Goal:
Print exactly the part opening with the line containing "mesh.free()" and closing with the line containing "obj.matrix_world = Matrix.Identity(4)", with both of those lines included.

Dataset section:
--- START ---

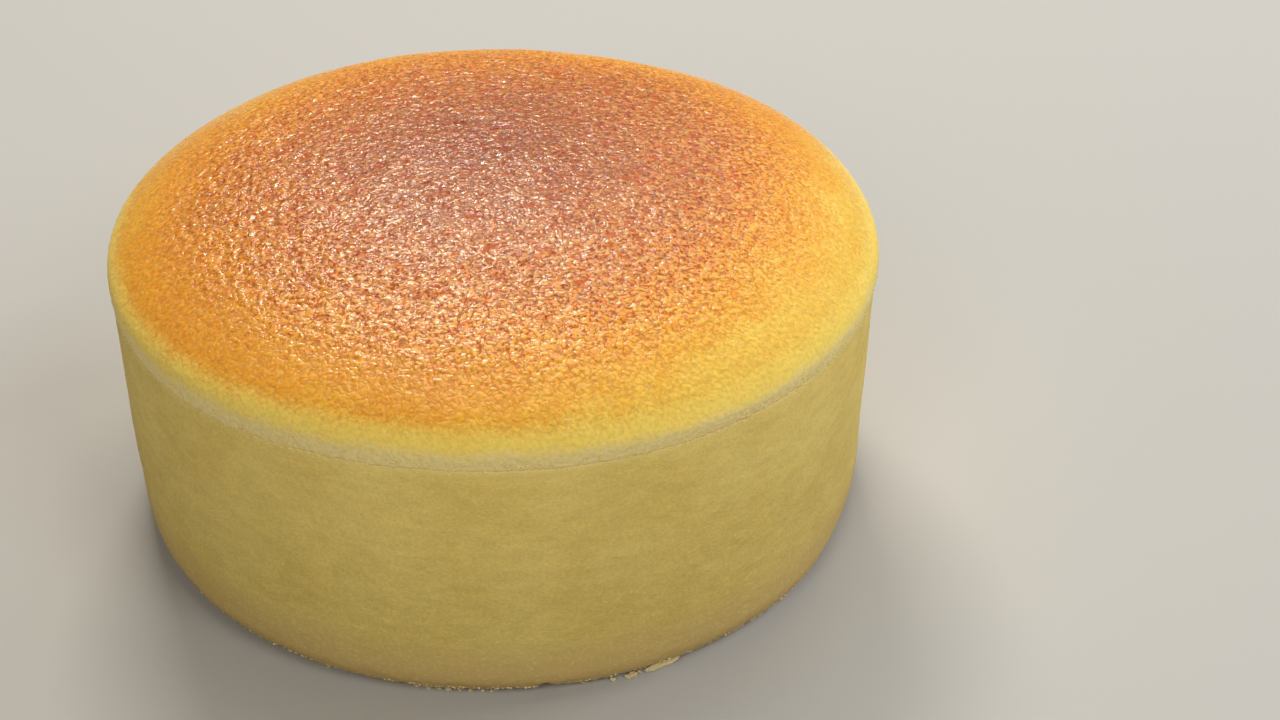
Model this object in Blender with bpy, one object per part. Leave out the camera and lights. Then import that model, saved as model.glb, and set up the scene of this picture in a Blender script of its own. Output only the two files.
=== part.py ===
"""A jiggly cheesecake: one whole, uncut round cake, as it comes out of its tin.

The cake is a single solid turned round the Z axis. From the board up it has a flat
underside, a rounded bottom edge, a nearly straight side with a faint waist, a shallow
crease, a puffed lip where the top has risen over the tin's rim, and a domed top. The
turned form is then made a little out of true, as a soft cake is: slow waves run round
its edge, the dome stands higher at the back right, the crease climbs at the front
right, and the bottom edge draws in at two places.

Metres, +Z up. The origin is the middle of the underside, on the surface it rests on.
"""

import math

import bmesh
import bpy

MM = 0.001

# Driving dimensions
CAKE_DIAMETER = 150 * MM      # across the widest part of the browned top
CAKE_HEIGHT = 74 * MM         # board to the middle of the dome
SIDE_HEIGHT = 52 * MM         # board to the crease under the lip
SIDE_TOP_DIAMETER = 149 * MM  # across the side, just below the crease
BASE_DIAMETER = 147.4 * MM    # across the side, just above the rounded bottom edge
BASE_ROUND = 6 * MM           # radius of the bottom edge
WAIST_DEPTH = 0.3 * MM        # how far the side draws in halfway up
CREASE_DEPTH = 0.15 * MM      # from the side in to the bottom of the crease
CREASE_REACH = 3 * MM         # from the bottom of the crease down to the plain side
LIP_RISE = 4 * MM             # from the crease up to the widest part
DOME_FULLNESS = 1.92          # 2 is an ellipse, more is flatter with a squarer shoulder

# Unevenness of the baked form
OUT_OF_ROUND = 0.3 * MM       # slow wave of the radius
LIP_WAVE = 0.45 * MM          # three rises of the lip round the cake
LIP_RIPPLE = 0.25 * MM        # five smaller rises
LIP_WAVE_PEAK = math.radians(-105)
DOME_LEAN = 1.3 * MM          # how much higher the dome stands at the back right
DOME_LEAN_PLACE = math.radians(40)
CREASE_RISE = 1.7 * MM        # the crease climbs, and the lip thins, at the front right
CREASE_RISE_PLACE = math.radians(-55)
CREASE_RISE_HALF_WIDTH = math.radians(36)
CREASE_RISE_BELOW = 20 * MM   # how far down the side it fades out
CREASE_RISE_ABOVE = 6 * MM    # how far up over the lip it fades out

# Places where the bottom edge draws in: angle, half width, depth and height.
DENTS = (
    (math.radians(-20), math.radians(13), 1.2 * MM, 16 * MM),
    (math.radians(-163), math.radians(24), 1.4 * MM, 26 * MM),
)

# Fineness of the faceted form
SEGMENTS = 96
ROUND_STEPS = 6
SIDE_STEPS = 5
LIP_STEPS = 5
DOME_STEPS = 20
MERGE_DISTANCE = 0.01 * MM

# Look of the baked sponge
SPONGE_COLOUR = (0.60, 0.42, 0.14, 1.0)
SPONGE_ROUGHNESS = 0.7


def clear_scene():
    for item in list(bpy.data.objects):
        bpy.data.objects.remove(item, do_unlink=True)


def bottom_edge():
    """Quarter round from the flat underside up to the side."""
    centre = BASE_DIAMETER / 2 - BASE_ROUND
    points = []
    for step in range(ROUND_STEPS + 1):
        turn = math.pi / 2 * step / ROUND_STEPS
        points.append((centre + BASE_ROUND * math.sin(turn),
                       BASE_ROUND * (1 - math.cos(turn))))
    return points


def side():
    """Side of the cake, from above the bottom edge to just below the crease."""
    bottom_radius = BASE_DIAMETER / 2
    top_radius = SIDE_TOP_DIAMETER / 2
    top_height = SIDE_HEIGHT - CREASE_REACH
    points = []
    for step in range(1, SIDE_STEPS + 1):
        part = step / SIDE_STEPS
        radius = bottom_radius + (top_radius - bottom_radius) * part
        radius -= WAIST_DEPTH * math.sin(math.pi * part)
        points.append((radius, BASE_ROUND + (top_height - BASE_ROUND) * part))
    return points


def lip():
    """The crease, and the puffed lip from there out to the widest part."""
    crease_radius = SIDE_TOP_DIAMETER / 2 - CREASE_DEPTH
    overhang = CAKE_DIAMETER / 2 - crease_radius
    points = []
    for step in range(LIP_STEPS + 1):
        part = step / LIP_STEPS
        points.append((crease_radius + overhang * math.sin(math.pi / 2 * part),
                       SIDE_HEIGHT + LIP_RISE * part))
    return points


def dome():
    """Browned top, from the widest part to the middle, as a superellipse."""
    edge_height = SIDE_HEIGHT + LIP_RISE
    rise = CAKE_HEIGHT - edge_height
    power = 2 / DOME_FULLNESS
    points = []
    for step in range(1, DOME_STEPS):
        turn = math.pi / 2 * step / DOME_STEPS
        points.append((CAKE_DIAMETER / 2 * math.cos(turn) ** power,
                       edge_height + rise * math.sin(turn) ** power))
    return points + [(0.0, CAKE_HEIGHT)]


def turn_profile(mesh, points):
    """Spin the profile once round Z into a closed body."""
    chain = [mesh.verts.new((radius, 0.0, height)) for radius, height in points]
    edges = [mesh.edges.new(pair) for pair in zip(chain, chain[1:])]
    bmesh.ops.spin(mesh, geom=chain + edges, cent=(0, 0, 0), axis=(0, 0, 1),
                   dvec=(0, 0, 0), angle=2 * math.pi, steps=SEGMENTS, use_merge=True)
    bmesh.ops.remove_doubles(mesh, verts=mesh.verts, dist=MERGE_DISTANCE)


def smooth_step(value):
    value = min(max(value, 0.0), 1.0)
    return value * value * (3 - 2 * value)


def hump(angle, place, half_width):
    """1 at this place round the cake, falling smoothly to 0 on both sides of it."""
    away = (angle - place + math.pi) % (2 * math.pi) - math.pi
    return math.exp(-(away / half_width) ** 2)


def swell(angle, height):
    """How far the side stands out of round at this angle and height."""
    swollen = OUT_OF_ROUND * (0.7 * math.cos(2 * angle) + 0.3 * math.sin(3 * angle))
    for place, half_width, depth, dent_height in DENTS:
        near = hump(angle, place, half_width)
        swollen -= depth * near * (1 - smooth_step(height / dent_height))
    return swollen


def crease_climb(angle, height, reach):
    """How far the crease and the lip's lower half climb at the front right."""
    if height > SIDE_HEIGHT:
        away = (height - SIDE_HEIGHT) / CREASE_RISE_ABOVE
    else:
        away = (SIDE_HEIGHT - height) / CREASE_RISE_BELOW
    near = hump(angle, CREASE_RISE_PLACE, CREASE_RISE_HALF_WIDTH)
    return CREASE_RISE * near * (1 - smooth_step(away)) * reach ** 8


def lift(angle, height, reach):
    """How far the lip and the dome stand above their turned height."""
    from_peak = angle - LIP_WAVE_PEAK
    wave = LIP_WAVE * math.cos(3 * from_peak) + LIP_RIPPLE * math.cos(5 * from_peak)
    lean = DOME_LEAN * math.cos(angle - DOME_LEAN_PLACE) * (1 - reach ** 8)
    above_round = smooth_step((height - BASE_ROUND) / (SIDE_HEIGHT - BASE_ROUND))
    risen = above_round * reach * (wave * reach ** 3 + lean)
    return risen + crease_climb(angle, height, reach)


def make_uneven(mesh):
    """Slow waves round the cake; the flat underside stays flat."""
    for vert in mesh.verts:
        radius = math.hypot(vert.co.x, vert.co.y)
        if radius < MERGE_DISTANCE:
            continue
        angle = math.atan2(vert.co.y, vert.co.x)
        height = vert.co.z
        reach = radius / (CAKE_DIAMETER / 2)
        stretch = 1 + swell(angle, height) * reach ** 2 / radius
        vert.co.x *= stretch
        vert.co.y *= stretch
        vert.co.z += lift(angle, height, reach)


def centre_on_origin(mesh):
    """Bring the middle of the cake's box back over the origin."""
    for axis in (0, 1):
        values = [vert.co[axis] for vert in mesh.verts]
        middle = (min(values) + max(values)) / 2
        for vert in mesh.verts:
            vert.co[axis] -= middle


def sponge_material():
    material = bpy.data.materials.new("sponge")
    material.use_nodes = True
    shader = material.node_tree.nodes["Principled BSDF"]
    shader.inputs["Base Color"].default_value = SPONGE_COLOUR
    shader.inputs["Roughness"].default_value = SPONGE_ROUGHNESS
    shader.inputs["Metallic"].default_value = 0.0
    return material


def build_cheesecake():
    mesh = bmesh.new()
    underside = [(0.0, 0.0)]
    turn_profile(mesh, underside + bottom_edge() + side() + lip() + dome())
    make_uneven(mesh)
    centre_on_origin(mesh)
    bmesh.ops.recalc_face_normals(mesh, faces=mesh.faces)

    data = bpy.data.meshes.new("cheesecake")
    mesh.to_mesh(data)
    mesh.free()
    data.shade_smooth()
    data.materials.append(sponge_material())
    cake = bpy.data.objects.new("cheesecake", data)
    bpy.context.scene.collection.objects.link(cake)
    return cake


clear_scene()
build_cheesecake()
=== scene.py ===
"""Looks of a jiggly cheesecake: its browned, pebbly top, its pale lip, its porous side and
the few crumbs at its bottom edge. Metres, +Z up, the front of the cake towards -Y."""

import math
import random

import bmesh
import bpy
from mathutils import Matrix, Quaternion, Vector, noise

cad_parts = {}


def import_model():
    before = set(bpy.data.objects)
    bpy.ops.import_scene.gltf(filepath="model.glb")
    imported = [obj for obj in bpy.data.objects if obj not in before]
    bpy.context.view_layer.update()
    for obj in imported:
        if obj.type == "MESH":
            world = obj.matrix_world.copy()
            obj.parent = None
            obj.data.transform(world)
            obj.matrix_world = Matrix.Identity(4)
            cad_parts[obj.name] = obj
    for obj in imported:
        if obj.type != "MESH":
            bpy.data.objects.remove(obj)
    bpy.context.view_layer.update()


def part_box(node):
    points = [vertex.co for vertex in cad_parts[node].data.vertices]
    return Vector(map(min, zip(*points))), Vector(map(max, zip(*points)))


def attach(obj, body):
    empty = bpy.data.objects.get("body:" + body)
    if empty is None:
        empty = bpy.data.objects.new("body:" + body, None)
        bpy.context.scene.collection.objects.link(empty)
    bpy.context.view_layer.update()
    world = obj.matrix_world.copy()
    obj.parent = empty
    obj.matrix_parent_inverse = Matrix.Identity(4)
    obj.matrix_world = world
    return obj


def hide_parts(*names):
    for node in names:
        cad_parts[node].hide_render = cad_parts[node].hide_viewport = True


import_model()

MM = 0.001

# ---------------------------------------------------------------- sizes of the cake
# The turned form of the solid, whose width and height come from the frame.

CAKE_LOW, CAKE_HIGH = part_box("cheesecake")
CAKE_RADIUS = (CAKE_HIGH.x - CAKE_LOW.x + CAKE_HIGH.y - CAKE_LOW.y) / 4
CAKE_HEIGHT = CAKE_HIGH.z - CAKE_LOW.z

CREASE_HEIGHT = 52 * MM       # board to the crease under the lip
SIDE_TOP_RADIUS = CAKE_RADIUS - 0.5 * MM
BASE_RADIUS = CAKE_RADIUS - 1.3 * MM
BASE_ROUND = 6 * MM
WAIST_DEPTH = 0.3 * MM
CREASE_DEPTH = 0.15 * MM
CREASE_REACH = 3 * MM
LIP_RISE = 4 * MM
DOME_FULLNESS = 1.92

OUT_OF_ROUND = 0.3 * MM       # slow wave of the radius
LIP_WAVE = 0.45 * MM          # three rises of the lip round the cake
LIP_RIPPLE = 0.25 * MM        # five smaller rises
LIP_WAVE_PEAK = math.radians(-105)
DOME_LEAN = 1.3 * MM          # the dome stands higher at the back right
DOME_LEAN_PLACE = math.radians(40)
CREASE_RISE = 1.7 * MM        # the crease climbs, and the lip thins, at the front right
CREASE_RISE_PLACE = math.radians(-55)
CREASE_RISE_HALF_WIDTH = math.radians(36)
CREASE_RISE_BELOW = 20 * MM
CREASE_RISE_ABOVE = 6 * MM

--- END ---

Answer to the problem:
    mesh.free()
    data.shade_smooth()
    data.materials.append(sponge_material())
    cake = bpy.data.objects.new("cheesecake", data)
    bpy.context.scene.collection.objects.link(cake)
    return cake


clear_scene()
build_cheesecake()
=== scene.py ===
"""Looks of a jiggly cheesecake: its browned, pebbly top, its pale lip, its porous side and
the few crumbs at its bottom edge. Metres, +Z up, the front of the cake towards -Y."""

import math
import random

import bmesh
import bpy
from mathutils import Matrix, Quaternion, Vector, noise

cad_parts = {}


def import_model():
    before = set(bpy.data.objects)
    bpy.ops.import_scene.gltf(filepath="model.glb")
    imported = [obj for obj in bpy.data.objects if obj not in before]
    bpy.context.view_layer.update()
    for obj in imported:
        if obj.type == "MESH":
            world = obj.matrix_world.copy()
            obj.parent = None
            obj.data.transform(world)
            obj.matrix_world = Matrix.Identity(4)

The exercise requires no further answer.